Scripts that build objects

══════════════════════════════

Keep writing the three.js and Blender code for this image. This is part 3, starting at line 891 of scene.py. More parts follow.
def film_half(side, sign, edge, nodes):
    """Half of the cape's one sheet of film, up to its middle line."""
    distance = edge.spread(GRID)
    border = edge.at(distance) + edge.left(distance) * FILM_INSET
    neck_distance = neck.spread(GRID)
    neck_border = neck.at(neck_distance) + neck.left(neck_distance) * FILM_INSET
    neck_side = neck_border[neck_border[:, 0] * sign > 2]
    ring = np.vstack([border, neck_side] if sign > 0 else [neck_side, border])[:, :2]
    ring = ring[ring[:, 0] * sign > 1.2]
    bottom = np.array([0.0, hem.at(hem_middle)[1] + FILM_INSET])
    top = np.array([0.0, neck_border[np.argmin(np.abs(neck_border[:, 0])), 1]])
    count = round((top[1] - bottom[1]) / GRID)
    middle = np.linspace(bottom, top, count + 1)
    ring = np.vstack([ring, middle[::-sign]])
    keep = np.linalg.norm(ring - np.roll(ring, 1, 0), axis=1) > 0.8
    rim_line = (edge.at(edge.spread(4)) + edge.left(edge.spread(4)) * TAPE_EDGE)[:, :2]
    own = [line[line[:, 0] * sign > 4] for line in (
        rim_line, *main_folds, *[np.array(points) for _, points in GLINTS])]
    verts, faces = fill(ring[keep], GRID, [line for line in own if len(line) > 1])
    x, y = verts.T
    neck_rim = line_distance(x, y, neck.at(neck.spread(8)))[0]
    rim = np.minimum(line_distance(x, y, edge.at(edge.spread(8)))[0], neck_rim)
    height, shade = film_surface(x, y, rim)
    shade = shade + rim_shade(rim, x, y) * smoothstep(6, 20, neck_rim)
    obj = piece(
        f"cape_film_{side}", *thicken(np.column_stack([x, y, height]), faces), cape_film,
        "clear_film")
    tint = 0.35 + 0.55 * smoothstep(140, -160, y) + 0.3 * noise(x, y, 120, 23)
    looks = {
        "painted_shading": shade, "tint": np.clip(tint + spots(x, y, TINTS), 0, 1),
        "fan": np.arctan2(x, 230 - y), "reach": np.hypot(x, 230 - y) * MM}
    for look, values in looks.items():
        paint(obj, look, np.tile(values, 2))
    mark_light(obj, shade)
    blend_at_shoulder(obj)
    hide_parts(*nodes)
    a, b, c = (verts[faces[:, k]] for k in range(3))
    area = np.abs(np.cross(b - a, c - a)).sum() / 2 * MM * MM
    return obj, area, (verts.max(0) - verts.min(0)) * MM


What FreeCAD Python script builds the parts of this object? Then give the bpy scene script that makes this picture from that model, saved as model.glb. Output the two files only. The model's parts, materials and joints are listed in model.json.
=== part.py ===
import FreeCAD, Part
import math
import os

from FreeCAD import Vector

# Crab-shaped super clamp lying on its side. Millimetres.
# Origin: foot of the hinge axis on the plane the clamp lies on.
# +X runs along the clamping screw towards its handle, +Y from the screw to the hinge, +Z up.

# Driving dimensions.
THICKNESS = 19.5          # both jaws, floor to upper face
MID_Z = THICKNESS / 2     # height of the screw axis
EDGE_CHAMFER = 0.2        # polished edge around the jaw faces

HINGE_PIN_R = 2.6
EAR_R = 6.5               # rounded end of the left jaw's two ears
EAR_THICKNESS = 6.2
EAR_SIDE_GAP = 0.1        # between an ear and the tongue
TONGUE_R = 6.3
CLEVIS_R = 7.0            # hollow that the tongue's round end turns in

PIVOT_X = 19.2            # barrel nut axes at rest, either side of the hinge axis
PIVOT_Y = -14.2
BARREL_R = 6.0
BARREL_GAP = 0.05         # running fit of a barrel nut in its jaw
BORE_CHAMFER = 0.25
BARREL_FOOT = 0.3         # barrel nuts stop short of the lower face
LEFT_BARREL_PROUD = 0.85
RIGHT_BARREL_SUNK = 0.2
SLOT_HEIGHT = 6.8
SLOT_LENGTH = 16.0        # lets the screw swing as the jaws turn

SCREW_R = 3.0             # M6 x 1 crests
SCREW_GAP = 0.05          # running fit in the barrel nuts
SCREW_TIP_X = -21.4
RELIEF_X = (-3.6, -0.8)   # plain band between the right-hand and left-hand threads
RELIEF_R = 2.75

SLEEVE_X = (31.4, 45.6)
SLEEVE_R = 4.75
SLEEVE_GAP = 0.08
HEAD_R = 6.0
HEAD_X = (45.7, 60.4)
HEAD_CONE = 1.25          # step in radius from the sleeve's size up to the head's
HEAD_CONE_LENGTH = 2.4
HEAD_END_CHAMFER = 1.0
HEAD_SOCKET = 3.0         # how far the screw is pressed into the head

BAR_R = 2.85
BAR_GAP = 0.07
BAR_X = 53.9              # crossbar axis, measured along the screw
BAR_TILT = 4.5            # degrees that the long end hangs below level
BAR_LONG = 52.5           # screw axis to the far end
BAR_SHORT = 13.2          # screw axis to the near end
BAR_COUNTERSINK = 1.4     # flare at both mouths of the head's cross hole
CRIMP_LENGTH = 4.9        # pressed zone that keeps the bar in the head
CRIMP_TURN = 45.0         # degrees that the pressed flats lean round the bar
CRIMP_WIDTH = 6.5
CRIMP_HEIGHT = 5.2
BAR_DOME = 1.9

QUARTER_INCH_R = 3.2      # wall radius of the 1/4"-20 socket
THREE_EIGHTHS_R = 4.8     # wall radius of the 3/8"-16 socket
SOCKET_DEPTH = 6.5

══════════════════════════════

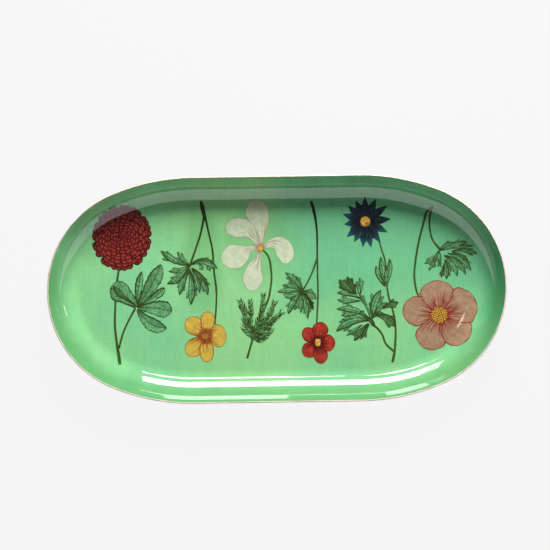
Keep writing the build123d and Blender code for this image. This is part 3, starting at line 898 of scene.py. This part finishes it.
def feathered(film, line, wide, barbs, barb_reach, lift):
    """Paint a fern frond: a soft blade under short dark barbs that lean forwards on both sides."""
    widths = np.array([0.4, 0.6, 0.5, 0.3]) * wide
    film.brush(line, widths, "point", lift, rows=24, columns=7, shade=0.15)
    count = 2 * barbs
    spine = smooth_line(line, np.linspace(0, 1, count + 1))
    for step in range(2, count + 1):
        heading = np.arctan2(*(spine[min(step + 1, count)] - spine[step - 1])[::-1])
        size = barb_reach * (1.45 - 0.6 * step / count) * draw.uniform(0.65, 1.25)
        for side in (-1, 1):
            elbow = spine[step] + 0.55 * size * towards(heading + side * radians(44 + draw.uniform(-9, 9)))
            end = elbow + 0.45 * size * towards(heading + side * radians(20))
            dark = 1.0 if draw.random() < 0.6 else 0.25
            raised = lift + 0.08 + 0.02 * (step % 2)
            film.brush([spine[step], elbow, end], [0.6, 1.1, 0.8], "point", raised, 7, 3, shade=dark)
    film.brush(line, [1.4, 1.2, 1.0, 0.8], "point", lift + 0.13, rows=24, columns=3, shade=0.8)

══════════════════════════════

GOAL OF THE EXERCISE: Everything from the line that contains "Keep writing the build123d" through the line that contains "rows=24, columns=3, shade=0.8)" is to be transcribed exactly, and nothing outside that range.

ANSWER TO THE PROBLEM:
Keep writing the build123d and Blender code for this image. This is part 3, starting at line 898 of scene.py. This part finishes it.
def feathered(film, line, wide, barbs, barb_reach, lift):
    """Paint a fern frond: a soft blade under short dark barbs that lean forwards on both sides."""
    widths = np.array([0.4, 0.6, 0.5, 0.3]) * wide
    film.brush(line, widths, "point", lift, rows=24, columns=7, shade=0.15)
    count = 2 * barbs
    spine = smooth_line(line, np.linspace(0, 1, count + 1))
    for step in range(2, count + 1):
        heading = np.arctan2(*(spine[min(step + 1, count)] - spine[step - 1])[::-1])
        size = barb_reach * (1.45 - 0.6 * step / count) * draw.uniform(0.65, 1.25)
        for side in (-1, 1):
            elbow = spine[step] + 0.55 * size * towards(heading + side * radians(44 + draw.uniform(-9, 9)))
            end = elbow + 0.45 * size * towards(heading + side * radians(20))
            dark = 1.0 if draw.random() < 0.6 else 0.25
            raised = lift + 0.08 + 0.02 * (step % 2)
            film.brush([spine[step], elbow, end], [0.6, 1.1, 0.8], "point", raised, 7, 3, shade=dark)
    film.brush(line, [1.4, 1.2, 1.0, 0.8], "point", lift + 0.13, rows=24, columns=3, shade=0.8)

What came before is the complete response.